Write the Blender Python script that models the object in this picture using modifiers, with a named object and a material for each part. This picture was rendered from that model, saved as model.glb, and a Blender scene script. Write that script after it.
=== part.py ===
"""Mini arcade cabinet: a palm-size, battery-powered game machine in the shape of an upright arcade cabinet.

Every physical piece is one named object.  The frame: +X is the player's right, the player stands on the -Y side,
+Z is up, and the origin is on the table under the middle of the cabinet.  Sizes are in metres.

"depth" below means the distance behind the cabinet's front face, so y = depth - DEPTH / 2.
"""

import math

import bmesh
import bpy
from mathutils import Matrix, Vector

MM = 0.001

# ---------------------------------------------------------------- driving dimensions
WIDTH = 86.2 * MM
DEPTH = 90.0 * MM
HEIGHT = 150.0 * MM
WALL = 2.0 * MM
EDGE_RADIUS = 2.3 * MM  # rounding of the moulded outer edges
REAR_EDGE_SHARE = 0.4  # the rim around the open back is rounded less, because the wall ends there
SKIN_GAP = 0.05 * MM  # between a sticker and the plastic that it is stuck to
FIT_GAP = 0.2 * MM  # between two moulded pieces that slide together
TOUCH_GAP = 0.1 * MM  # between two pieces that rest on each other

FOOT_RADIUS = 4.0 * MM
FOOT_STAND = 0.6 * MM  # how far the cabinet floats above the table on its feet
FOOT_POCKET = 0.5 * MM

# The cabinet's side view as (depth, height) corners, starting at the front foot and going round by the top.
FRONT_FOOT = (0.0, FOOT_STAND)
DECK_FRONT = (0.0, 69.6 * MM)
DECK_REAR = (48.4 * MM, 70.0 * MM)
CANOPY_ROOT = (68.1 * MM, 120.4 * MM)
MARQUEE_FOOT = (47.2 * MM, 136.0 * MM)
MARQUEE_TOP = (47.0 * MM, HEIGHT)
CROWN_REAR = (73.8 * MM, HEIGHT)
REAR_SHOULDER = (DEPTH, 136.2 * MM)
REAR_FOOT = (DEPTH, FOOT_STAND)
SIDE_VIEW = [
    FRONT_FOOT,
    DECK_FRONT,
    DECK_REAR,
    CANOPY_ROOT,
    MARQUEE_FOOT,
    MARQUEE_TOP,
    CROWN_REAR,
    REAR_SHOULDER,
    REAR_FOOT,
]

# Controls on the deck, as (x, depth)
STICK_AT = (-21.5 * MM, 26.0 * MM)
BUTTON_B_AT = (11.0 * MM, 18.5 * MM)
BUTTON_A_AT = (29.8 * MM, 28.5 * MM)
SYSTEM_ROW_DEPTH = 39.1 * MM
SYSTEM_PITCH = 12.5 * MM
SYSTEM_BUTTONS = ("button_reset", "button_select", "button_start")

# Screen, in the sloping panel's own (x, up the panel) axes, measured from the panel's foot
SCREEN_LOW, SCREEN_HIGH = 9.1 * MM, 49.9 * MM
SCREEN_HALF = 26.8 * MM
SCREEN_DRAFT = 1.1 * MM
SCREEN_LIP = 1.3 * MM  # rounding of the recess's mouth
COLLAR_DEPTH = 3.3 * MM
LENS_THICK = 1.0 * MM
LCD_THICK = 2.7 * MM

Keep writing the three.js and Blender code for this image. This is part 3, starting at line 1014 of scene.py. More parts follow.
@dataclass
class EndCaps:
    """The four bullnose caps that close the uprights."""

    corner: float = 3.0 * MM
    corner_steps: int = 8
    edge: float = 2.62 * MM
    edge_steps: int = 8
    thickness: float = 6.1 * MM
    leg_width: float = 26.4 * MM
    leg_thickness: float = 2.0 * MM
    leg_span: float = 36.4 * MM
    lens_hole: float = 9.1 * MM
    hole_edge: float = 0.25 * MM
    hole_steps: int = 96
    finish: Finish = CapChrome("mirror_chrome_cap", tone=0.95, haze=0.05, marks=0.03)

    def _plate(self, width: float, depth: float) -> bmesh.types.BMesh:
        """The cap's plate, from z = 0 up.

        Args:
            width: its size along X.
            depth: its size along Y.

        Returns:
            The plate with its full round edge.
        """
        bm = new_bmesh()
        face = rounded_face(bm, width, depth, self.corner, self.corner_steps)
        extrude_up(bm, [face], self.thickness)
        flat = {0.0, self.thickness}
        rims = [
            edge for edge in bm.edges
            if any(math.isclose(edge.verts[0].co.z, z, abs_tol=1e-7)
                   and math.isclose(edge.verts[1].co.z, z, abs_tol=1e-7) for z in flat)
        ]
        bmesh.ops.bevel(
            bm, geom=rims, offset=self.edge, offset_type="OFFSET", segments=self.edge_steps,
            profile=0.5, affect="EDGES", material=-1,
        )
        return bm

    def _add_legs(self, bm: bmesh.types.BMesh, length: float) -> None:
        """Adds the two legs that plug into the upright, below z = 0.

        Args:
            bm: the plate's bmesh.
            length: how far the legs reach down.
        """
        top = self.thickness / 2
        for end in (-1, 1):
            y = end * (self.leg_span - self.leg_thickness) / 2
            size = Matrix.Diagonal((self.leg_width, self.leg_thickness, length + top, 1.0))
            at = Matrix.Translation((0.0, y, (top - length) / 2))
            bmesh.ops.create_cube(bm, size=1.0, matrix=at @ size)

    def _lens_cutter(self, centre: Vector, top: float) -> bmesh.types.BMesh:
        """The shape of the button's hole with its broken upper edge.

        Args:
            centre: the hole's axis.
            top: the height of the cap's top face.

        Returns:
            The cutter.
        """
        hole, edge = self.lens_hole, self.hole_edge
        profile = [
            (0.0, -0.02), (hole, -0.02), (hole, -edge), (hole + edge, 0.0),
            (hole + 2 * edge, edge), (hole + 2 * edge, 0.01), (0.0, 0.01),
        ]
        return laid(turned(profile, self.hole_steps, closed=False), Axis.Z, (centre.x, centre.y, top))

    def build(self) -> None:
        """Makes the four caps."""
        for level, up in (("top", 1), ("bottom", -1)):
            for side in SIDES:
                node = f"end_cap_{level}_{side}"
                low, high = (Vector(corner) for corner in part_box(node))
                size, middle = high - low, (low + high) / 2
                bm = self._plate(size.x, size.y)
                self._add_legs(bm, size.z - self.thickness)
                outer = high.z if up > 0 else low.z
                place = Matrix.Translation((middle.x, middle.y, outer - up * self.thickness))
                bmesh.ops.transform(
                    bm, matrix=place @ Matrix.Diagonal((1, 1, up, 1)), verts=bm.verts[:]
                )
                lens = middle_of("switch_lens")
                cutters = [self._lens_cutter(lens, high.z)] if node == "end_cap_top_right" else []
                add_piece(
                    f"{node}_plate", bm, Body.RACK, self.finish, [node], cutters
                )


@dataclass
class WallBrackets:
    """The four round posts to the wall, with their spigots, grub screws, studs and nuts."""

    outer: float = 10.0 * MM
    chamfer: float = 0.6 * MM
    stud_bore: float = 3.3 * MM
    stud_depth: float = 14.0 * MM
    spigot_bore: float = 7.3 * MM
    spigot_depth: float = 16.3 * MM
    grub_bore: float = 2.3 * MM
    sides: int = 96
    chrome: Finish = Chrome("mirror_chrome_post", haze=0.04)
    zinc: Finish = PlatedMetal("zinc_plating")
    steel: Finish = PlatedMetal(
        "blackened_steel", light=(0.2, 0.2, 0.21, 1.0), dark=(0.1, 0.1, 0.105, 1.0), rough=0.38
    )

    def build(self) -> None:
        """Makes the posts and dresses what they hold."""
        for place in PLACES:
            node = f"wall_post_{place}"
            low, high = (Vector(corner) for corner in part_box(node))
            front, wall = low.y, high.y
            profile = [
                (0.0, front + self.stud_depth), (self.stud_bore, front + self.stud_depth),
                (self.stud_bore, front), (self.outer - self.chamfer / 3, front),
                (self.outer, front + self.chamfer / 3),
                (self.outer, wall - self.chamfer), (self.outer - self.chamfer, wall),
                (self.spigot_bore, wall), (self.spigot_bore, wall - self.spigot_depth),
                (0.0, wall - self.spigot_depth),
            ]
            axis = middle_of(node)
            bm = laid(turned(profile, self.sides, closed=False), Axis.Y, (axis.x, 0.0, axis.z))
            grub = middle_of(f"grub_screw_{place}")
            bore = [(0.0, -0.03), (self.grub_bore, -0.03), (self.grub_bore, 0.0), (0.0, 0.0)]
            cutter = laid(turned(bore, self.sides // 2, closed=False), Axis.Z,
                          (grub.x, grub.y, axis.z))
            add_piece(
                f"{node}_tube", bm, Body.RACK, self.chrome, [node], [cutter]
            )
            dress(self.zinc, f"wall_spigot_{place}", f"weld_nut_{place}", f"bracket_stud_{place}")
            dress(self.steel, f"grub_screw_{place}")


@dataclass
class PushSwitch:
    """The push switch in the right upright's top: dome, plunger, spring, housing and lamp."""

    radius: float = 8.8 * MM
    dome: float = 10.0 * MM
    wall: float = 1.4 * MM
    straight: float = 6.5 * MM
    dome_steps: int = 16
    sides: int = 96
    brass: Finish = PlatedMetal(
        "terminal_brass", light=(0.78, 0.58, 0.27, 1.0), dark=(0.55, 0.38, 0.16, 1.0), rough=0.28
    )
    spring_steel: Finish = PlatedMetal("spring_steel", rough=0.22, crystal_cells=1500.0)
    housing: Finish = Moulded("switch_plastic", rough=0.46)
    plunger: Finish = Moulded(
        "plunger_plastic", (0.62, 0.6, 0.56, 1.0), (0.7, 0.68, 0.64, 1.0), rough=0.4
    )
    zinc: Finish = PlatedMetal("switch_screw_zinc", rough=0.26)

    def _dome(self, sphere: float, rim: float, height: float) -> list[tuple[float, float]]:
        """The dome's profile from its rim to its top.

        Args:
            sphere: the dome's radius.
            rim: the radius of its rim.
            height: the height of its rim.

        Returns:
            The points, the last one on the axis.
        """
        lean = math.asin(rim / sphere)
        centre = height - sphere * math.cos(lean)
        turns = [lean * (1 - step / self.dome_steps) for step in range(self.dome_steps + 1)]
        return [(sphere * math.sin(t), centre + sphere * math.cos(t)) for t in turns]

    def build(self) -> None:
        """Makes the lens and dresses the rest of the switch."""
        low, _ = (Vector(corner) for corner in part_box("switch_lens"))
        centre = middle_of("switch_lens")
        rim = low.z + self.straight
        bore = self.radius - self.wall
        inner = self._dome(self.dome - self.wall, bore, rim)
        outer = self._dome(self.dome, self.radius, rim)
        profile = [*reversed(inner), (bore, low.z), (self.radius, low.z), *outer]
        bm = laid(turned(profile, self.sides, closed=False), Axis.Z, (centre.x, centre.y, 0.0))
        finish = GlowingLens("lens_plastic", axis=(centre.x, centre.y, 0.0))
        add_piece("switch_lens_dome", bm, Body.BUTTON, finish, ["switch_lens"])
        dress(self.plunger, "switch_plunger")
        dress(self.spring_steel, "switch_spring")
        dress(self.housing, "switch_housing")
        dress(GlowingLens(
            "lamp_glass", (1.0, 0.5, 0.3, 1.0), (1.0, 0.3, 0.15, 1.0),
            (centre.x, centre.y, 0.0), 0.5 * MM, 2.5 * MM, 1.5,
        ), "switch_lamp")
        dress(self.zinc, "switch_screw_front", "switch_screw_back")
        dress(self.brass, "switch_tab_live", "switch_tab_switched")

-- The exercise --
Please return every line from the first one in the records above down to the line containing "are in metres.", including both, exactly as written and nothing more.

-- Task solution --
Write the Blender Python script that models the object in this picture using modifiers, with a named object and a material for each part. This picture was rendered from that model, saved as model.glb, and a Blender scene script. Write that script after it.
=== part.py ===
"""Mini arcade cabinet: a palm-size, battery-powered game machine in the shape of an upright arcade cabinet.

Every physical piece is one named object.  The frame: +X is the player's right, the player stands on the -Y side,
+Z is up, and the origin is on the table under the middle of the cabinet.  Sizes are in metres.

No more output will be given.